While solving problems, you should apply the signs to all known quantities. The unknown quantities are left as they are in the formulae. You will be able to arrive at conclusions by interpreting the sign of the unknown quantity you finally arrive at as the answer. For instance, if the distance of an image is obtained as negative, you will immediately understand that the image is on the same side of the curved surface as the object is.
Let us consider the following M.C.Q.:
A convex lens made of crown glass of refractive index 1.5 has focal length 20 cm. What will be its focal length within water (refractive index 4/3)?
(a) 10 cm (b) 20 cm (c) 40 cm (d) 60 cm (e) 80 cm
Writing lens maker’s equation 1/f = [(μ₂/μ₁) -1] [(1/R₁) - (1/R₂)] for the two cases, we have,
1/20 = [1.5-1] [(1/R₁) - (1/R₂)] for the first case, where f = +20cm (for convex lens), μ₂ = 1.5 and μ₁ = 1 (for air) and
1/f = [1.125 – 1] [(1/R₁)-(1/R₂)] for the second case where μ₂= 1.5 and μ₁ = 4/3 (for water).

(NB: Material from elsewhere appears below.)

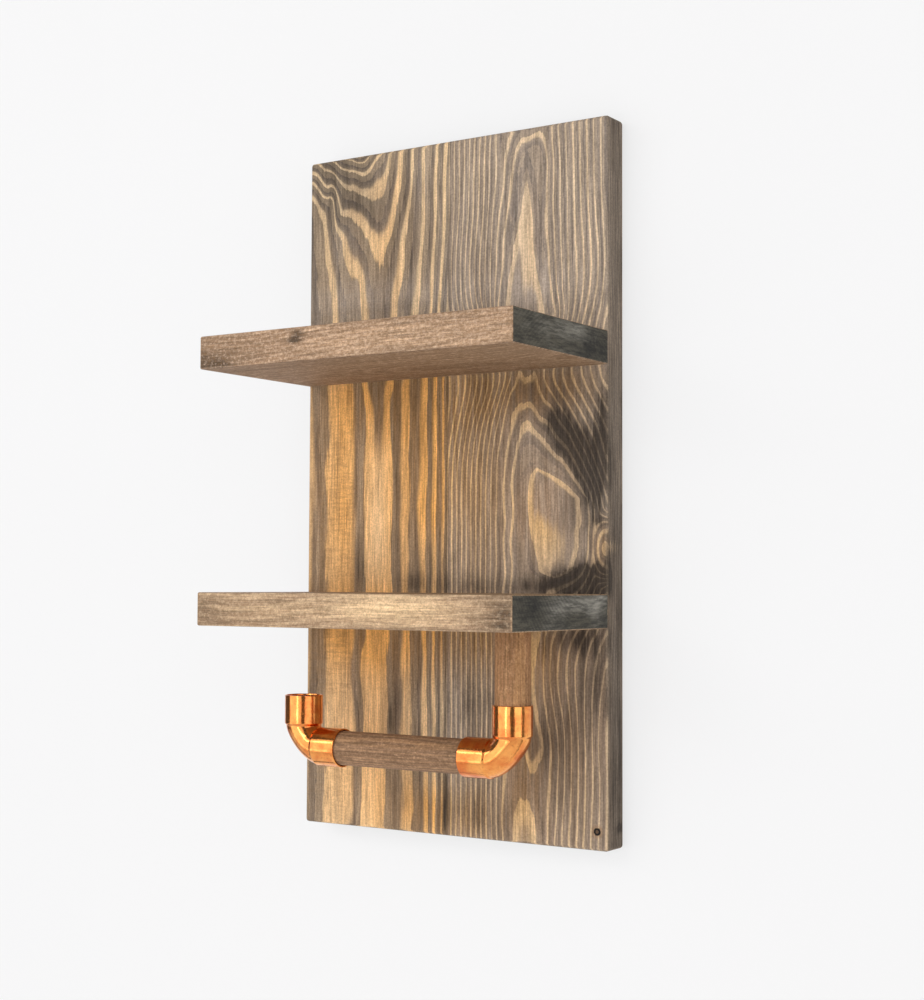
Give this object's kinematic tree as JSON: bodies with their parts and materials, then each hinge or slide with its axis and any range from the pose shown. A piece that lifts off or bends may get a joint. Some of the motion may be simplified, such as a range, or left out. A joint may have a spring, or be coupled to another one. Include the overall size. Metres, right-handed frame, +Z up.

Note that we have ignored the signs of the unknown quantities f, R₁ and R₂. On dividing the first equation by the second, we obtain f = 80 cm[option (e)].
The result shows that within water, the lens is still a converging lens. If the liquid has refractive index more than that of the lens, the lens will become diverging within the liquid. Let us consider such a case:
A converging lens of focal length 20cm is made of glass of refractive index 1.5. How will this lens behave if it is immersed in a liquid of refractive index 1.6?
(a) As a converging lens of focal length 80cm (b) As a diverging lens of focal length 80cm (c) As a diverging lens of focal length 120cm (d) As a diverging lens of focal length 160cm (e) As a converging lens of focal length 120cm
The correct option to this question is (d). You can check this by writing the lens maker’s equation for the two cases as in the previous question. The first equation is unchanged: 1/20 = [1.5-1] [(1/R) - (1/R₂)]. The second equation is
1/f = [0.9375 – 1] [(1/R₁) - (1/R₂)] since μ₂/μ₁) = 1.5/1.6 = 0.9375.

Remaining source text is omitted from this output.